__What you will do__
Copy every line, leaving nothing out and adding nothing.

__Supplied data__
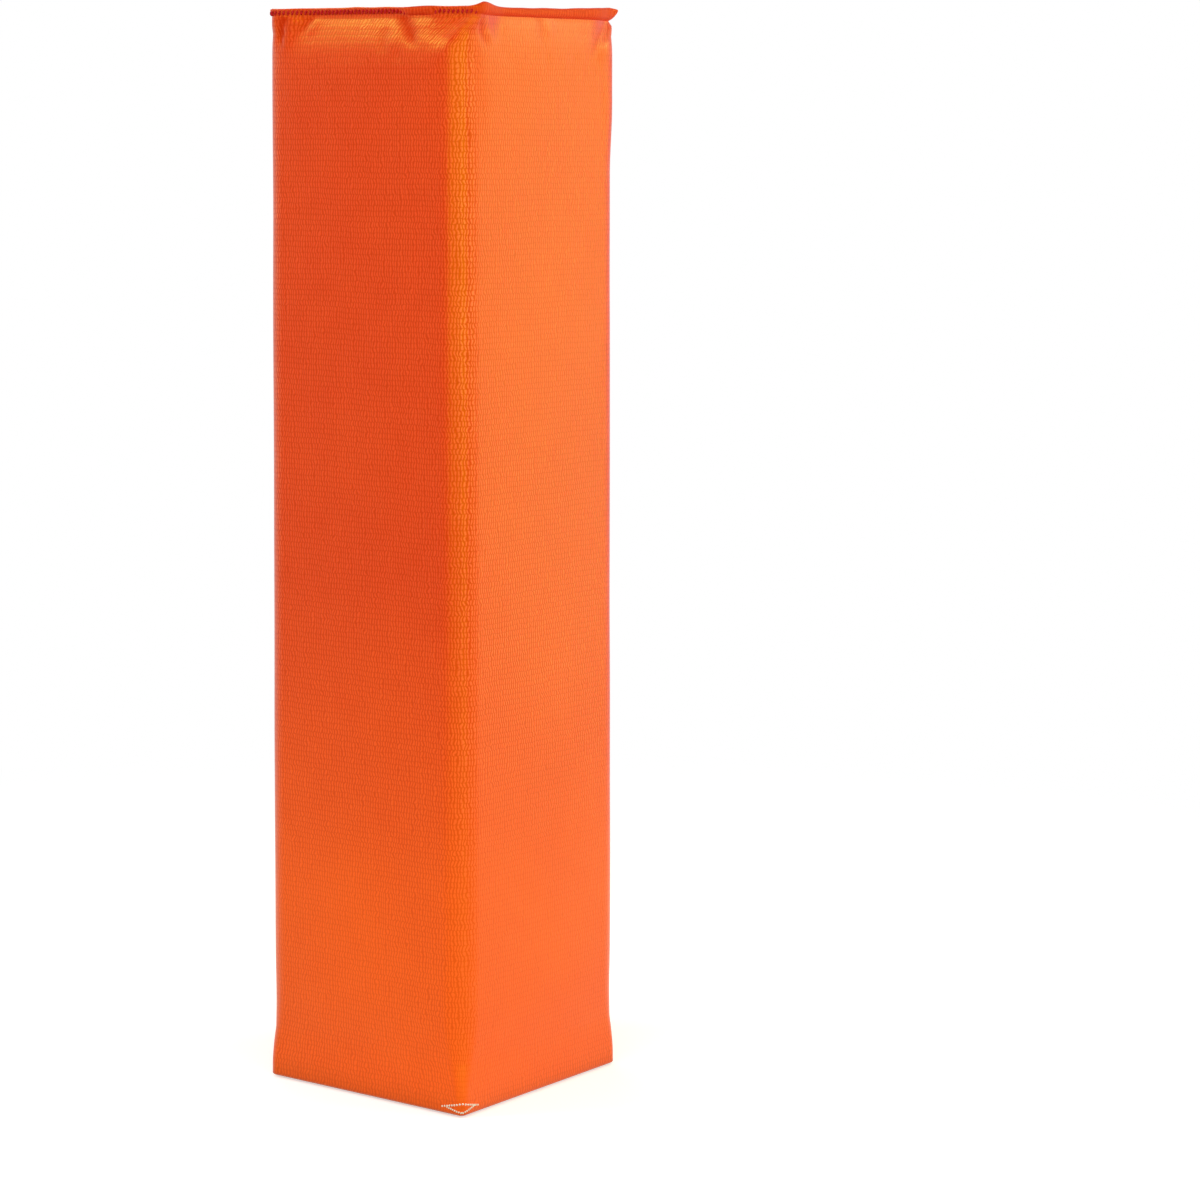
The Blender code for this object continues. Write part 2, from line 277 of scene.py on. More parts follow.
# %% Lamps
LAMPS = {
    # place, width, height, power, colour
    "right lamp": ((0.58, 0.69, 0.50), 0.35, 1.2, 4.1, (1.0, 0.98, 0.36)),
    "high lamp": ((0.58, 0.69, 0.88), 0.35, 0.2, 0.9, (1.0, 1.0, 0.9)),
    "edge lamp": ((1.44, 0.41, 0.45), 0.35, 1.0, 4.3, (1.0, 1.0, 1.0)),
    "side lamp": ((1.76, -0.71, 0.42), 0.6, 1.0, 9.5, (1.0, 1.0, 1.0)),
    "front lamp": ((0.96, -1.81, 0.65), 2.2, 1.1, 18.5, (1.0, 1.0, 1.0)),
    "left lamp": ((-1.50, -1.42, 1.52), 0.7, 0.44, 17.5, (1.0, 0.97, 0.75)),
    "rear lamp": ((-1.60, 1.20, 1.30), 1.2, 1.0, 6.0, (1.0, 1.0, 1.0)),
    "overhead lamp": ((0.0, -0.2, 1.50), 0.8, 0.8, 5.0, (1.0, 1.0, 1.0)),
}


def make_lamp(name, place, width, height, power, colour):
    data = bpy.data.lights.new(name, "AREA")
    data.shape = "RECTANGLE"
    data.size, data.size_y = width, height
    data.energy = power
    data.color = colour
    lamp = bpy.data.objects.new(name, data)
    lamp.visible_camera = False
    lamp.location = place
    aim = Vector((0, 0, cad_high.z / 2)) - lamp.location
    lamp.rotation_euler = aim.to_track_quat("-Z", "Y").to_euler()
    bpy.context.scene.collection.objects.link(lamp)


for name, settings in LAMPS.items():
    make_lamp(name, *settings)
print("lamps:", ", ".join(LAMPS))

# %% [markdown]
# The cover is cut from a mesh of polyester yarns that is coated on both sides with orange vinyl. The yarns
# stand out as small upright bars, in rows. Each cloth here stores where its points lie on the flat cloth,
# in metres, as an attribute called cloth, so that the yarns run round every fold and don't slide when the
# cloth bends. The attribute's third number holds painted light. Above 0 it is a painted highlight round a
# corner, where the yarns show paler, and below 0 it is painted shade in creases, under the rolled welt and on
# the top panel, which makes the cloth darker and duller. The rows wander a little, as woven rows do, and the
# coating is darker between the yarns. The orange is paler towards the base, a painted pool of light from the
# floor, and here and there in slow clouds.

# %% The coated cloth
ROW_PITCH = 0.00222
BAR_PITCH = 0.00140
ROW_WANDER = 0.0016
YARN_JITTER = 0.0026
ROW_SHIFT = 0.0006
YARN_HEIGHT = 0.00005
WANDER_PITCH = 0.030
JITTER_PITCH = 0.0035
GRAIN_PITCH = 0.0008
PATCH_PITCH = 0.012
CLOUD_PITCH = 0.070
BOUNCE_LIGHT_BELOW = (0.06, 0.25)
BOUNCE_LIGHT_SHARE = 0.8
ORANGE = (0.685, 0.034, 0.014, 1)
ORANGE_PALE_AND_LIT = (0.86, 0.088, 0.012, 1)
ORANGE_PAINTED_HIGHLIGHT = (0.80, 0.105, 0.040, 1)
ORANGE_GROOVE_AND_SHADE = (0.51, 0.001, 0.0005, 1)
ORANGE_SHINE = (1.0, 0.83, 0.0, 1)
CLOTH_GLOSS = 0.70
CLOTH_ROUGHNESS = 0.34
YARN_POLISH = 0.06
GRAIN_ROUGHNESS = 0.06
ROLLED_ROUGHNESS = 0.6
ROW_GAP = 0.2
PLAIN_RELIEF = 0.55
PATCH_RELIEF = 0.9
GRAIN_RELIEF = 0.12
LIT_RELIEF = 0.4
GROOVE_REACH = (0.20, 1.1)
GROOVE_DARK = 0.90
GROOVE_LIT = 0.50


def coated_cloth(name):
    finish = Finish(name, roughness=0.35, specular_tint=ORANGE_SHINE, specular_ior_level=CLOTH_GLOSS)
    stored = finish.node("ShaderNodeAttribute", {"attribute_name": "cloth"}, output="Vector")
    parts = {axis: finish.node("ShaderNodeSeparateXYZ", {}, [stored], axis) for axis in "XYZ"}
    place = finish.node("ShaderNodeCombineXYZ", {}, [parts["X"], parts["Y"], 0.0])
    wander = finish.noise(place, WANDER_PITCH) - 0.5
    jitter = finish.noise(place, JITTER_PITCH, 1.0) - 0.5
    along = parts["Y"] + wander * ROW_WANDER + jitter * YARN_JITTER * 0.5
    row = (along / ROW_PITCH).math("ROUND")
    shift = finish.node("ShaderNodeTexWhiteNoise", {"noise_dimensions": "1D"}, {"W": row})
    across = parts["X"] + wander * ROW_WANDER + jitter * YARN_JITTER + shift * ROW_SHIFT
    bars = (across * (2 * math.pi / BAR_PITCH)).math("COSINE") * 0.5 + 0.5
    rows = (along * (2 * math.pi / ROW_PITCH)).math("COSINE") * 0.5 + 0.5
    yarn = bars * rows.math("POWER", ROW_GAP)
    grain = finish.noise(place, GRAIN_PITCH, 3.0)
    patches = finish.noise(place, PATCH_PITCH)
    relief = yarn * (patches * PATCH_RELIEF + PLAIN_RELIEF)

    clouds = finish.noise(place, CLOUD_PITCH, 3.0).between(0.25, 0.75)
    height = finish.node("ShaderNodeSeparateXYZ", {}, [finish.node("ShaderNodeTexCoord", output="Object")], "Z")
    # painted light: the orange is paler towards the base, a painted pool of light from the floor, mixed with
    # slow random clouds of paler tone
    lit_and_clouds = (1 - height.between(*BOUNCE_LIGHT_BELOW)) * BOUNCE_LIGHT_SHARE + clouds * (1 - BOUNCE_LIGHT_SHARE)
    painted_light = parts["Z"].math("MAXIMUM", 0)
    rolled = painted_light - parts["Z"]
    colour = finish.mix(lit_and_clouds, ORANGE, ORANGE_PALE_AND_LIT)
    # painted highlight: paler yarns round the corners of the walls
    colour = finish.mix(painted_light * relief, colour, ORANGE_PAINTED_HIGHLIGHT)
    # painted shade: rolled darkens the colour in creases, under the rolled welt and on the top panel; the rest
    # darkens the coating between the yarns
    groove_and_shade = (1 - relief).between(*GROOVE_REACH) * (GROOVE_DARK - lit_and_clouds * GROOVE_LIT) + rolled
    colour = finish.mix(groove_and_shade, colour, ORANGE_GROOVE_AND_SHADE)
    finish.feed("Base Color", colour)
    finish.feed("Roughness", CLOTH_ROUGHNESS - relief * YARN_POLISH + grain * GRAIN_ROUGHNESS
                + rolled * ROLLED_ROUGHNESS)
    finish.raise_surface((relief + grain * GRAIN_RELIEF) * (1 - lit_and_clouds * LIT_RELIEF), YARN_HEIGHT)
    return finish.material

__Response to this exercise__
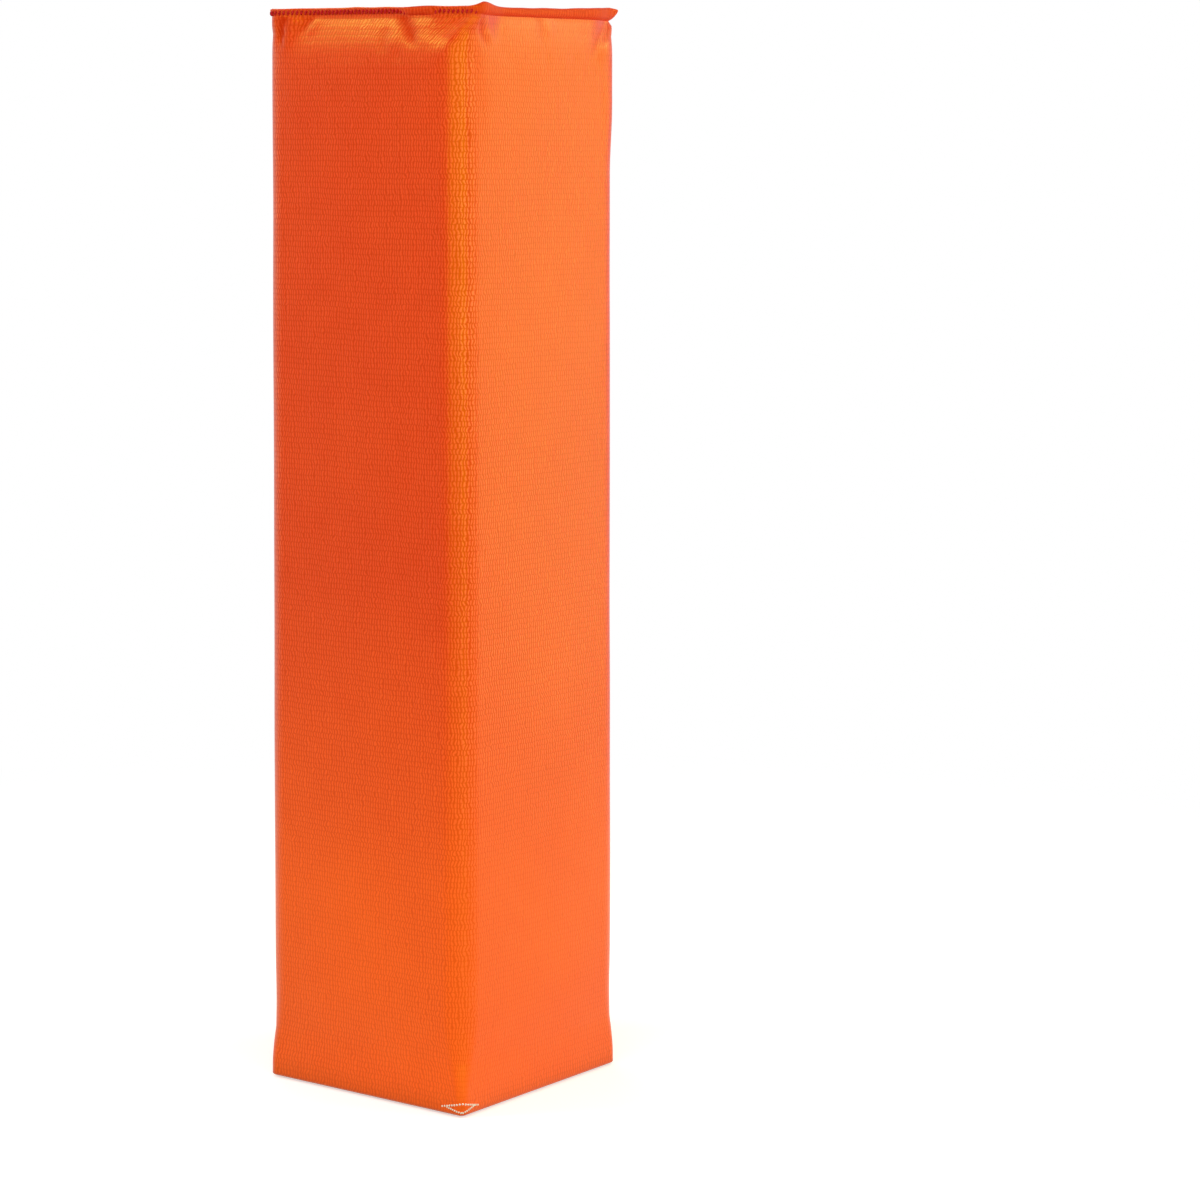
The Blender code for this object continues. Write part 2, from line 277 of scene.py on. More parts follow.
# %% Lamps
LAMPS = {
    # place, width, height, power, colour
    "right lamp": ((0.58, 0.69, 0.50), 0.35, 1.2, 4.1, (1.0, 0.98, 0.36)),
    "high lamp": ((0.58, 0.69, 0.88), 0.35, 0.2, 0.9, (1.0, 1.0, 0.9)),
    "edge lamp": ((1.44, 0.41, 0.45), 0.35, 1.0, 4.3, (1.0, 1.0, 1.0)),
    "side lamp": ((1.76, -0.71, 0.42), 0.6, 1.0, 9.5, (1.0, 1.0, 1.0)),
    "front lamp": ((0.96, -1.81, 0.65), 2.2, 1.1, 18.5, (1.0, 1.0, 1.0)),
    "left lamp": ((-1.50, -1.42, 1.52), 0.7, 0.44, 17.5, (1.0, 0.97, 0.75)),
    "rear lamp": ((-1.60, 1.20, 1.30), 1.2, 1.0, 6.0, (1.0, 1.0, 1.0)),
    "overhead lamp": ((0.0, -0.2, 1.50), 0.8, 0.8, 5.0, (1.0, 1.0, 1.0)),
}


def make_lamp(name, place, width, height, power, colour):
    data = bpy.data.lights.new(name, "AREA")
    data.shape = "RECTANGLE"
    data.size, data.size_y = width, height
    data.energy = power
    data.color = colour
    lamp = bpy.data.objects.new(name, data)
    lamp.visible_camera = False
    lamp.location = place
    aim = Vector((0, 0, cad_high.z / 2)) - lamp.location
    lamp.rotation_euler = aim.to_track_quat("-Z", "Y").to_euler()
    bpy.context.scene.collection.objects.link(lamp)


for name, settings in LAMPS.items():
    make_lamp(name, *settings)
print("lamps:", ", ".join(LAMPS))

# %% [markdown]
# The cover is cut from a mesh of polyester yarns that is coated on both sides with orange vinyl. The yarns
# stand out as small upright bars, in rows. Each cloth here stores where its points lie on the flat cloth,
# in metres, as an attribute called cloth, so that the yarns run round every fold and don't slide when the
# cloth bends. The attribute's third number holds painted light. Above 0 it is a painted highlight round a
# corner, where the yarns show paler, and below 0 it is painted shade in creases, under the rolled welt and on
# the top panel, which makes the cloth darker and duller. The rows wander a little, as woven rows do, and the
# coating is darker between the yarns. The orange is paler towards the base, a painted pool of light from the
# floor, and here and there in slow clouds.

# %% The coated cloth
ROW_PITCH = 0.00222
BAR_PITCH = 0.00140
ROW_WANDER = 0.0016
YARN_JITTER = 0.0026
ROW_SHIFT = 0.0006
YARN_HEIGHT = 0.00005
WANDER_PITCH = 0.030
JITTER_PITCH = 0.0035
GRAIN_PITCH = 0.0008
PATCH_PITCH = 0.012
CLOUD_PITCH = 0.070
BOUNCE_LIGHT_BELOW = (0.06, 0.25)
BOUNCE_LIGHT_SHARE = 0.8
ORANGE = (0.685, 0.034, 0.014, 1)
ORANGE_PALE_AND_LIT = (0.86, 0.088, 0.012, 1)
ORANGE_PAINTED_HIGHLIGHT = (0.80, 0.105, 0.040, 1)
ORANGE_GROOVE_AND_SHADE = (0.51, 0.001, 0.0005, 1)
ORANGE_SHINE = (1.0, 0.83, 0.0, 1)
CLOTH_GLOSS = 0.70
CLOTH_ROUGHNESS = 0.34
YARN_POLISH = 0.06
GRAIN_ROUGHNESS = 0.06
ROLLED_ROUGHNESS = 0.6
ROW_GAP = 0.2
PLAIN_RELIEF = 0.55
PATCH_RELIEF = 0.9
GRAIN_RELIEF = 0.12
LIT_RELIEF = 0.4
GROOVE_REACH = (0.20, 1.1)
GROOVE_DARK = 0.90
GROOVE_LIT = 0.50


def coated_cloth(name):
    finish = Finish(name, roughness=0.35, specular_tint=ORANGE_SHINE, specular_ior_level=CLOTH_GLOSS)
    stored = finish.node("ShaderNodeAttribute", {"attribute_name": "cloth"}, output="Vector")
    parts = {axis: finish.node("ShaderNodeSeparateXYZ", {}, [stored], axis) for axis in "XYZ"}
    place = finish.node("ShaderNodeCombineXYZ", {}, [parts["X"], parts["Y"], 0.0])
    wander = finish.noise(place, WANDER_PITCH) - 0.5
    jitter = finish.noise(place, JITTER_PITCH, 1.0) - 0.5
    along = parts["Y"] + wander * ROW_WANDER + jitter * YARN_JITTER * 0.5
    row = (along / ROW_PITCH).math("ROUND")
    shift = finish.node("ShaderNodeTexWhiteNoise", {"noise_dimensions": "1D"}, {"W": row})
    across = parts["X"] + wander * ROW_WANDER + jitter * YARN_JITTER + shift * ROW_SHIFT
    bars = (across * (2 * math.pi / BAR_PITCH)).math("COSINE") * 0.5 + 0.5
    rows = (along * (2 * math.pi / ROW_PITCH)).math("COSINE") * 0.5 + 0.5
    yarn = bars * rows.math("POWER", ROW_GAP)
    grain = finish.noise(place, GRAIN_PITCH, 3.0)
    patches = finish.noise(place, PATCH_PITCH)
    relief = yarn * (patches * PATCH_RELIEF + PLAIN_RELIEF)

    clouds = finish.noise(place, CLOUD_PITCH, 3.0).between(0.25, 0.75)
    height = finish.node("ShaderNodeSeparateXYZ", {}, [finish.node("ShaderNodeTexCoord", output="Object")], "Z")
    # painted light: the orange is paler towards the base, a painted pool of light from the floor, mixed with
    # slow random clouds of paler tone
    lit_and_clouds = (1 - height.between(*BOUNCE_LIGHT_BELOW)) * BOUNCE_LIGHT_SHARE + clouds * (1 - BOUNCE_LIGHT_SHARE)
    painted_light = parts["Z"].math("MAXIMUM", 0)
    rolled = painted_light - parts["Z"]
    colour = finish.mix(lit_and_clouds, ORANGE, ORANGE_PALE_AND_LIT)
    # painted highlight: paler yarns round the corners of the walls
    colour = finish.mix(painted_light * relief, colour, ORANGE_PAINTED_HIGHLIGHT)
    # painted shade: rolled darkens the colour in creases, under the rolled welt and on the top panel; the rest
    # darkens the coating between the yarns
    groove_and_shade = (1 - relief).between(*GROOVE_REACH) * (GROOVE_DARK - lit_and_clouds * GROOVE_LIT) + rolled
    colour = finish.mix(groove_and_shade, colour, ORANGE_GROOVE_AND_SHADE)
    finish.feed("Base Color", colour)
    finish.feed("Roughness", CLOTH_ROUGHNESS - relief * YARN_POLISH + grain * GRAIN_ROUGHNESS
                + rolled * ROLLED_ROUGHNESS)
    finish.raise_surface((relief + grain * GRAIN_RELIEF) * (1 - lit_and_clouds * LIT_RELIEF), YARN_HEIGHT)
    return finish.material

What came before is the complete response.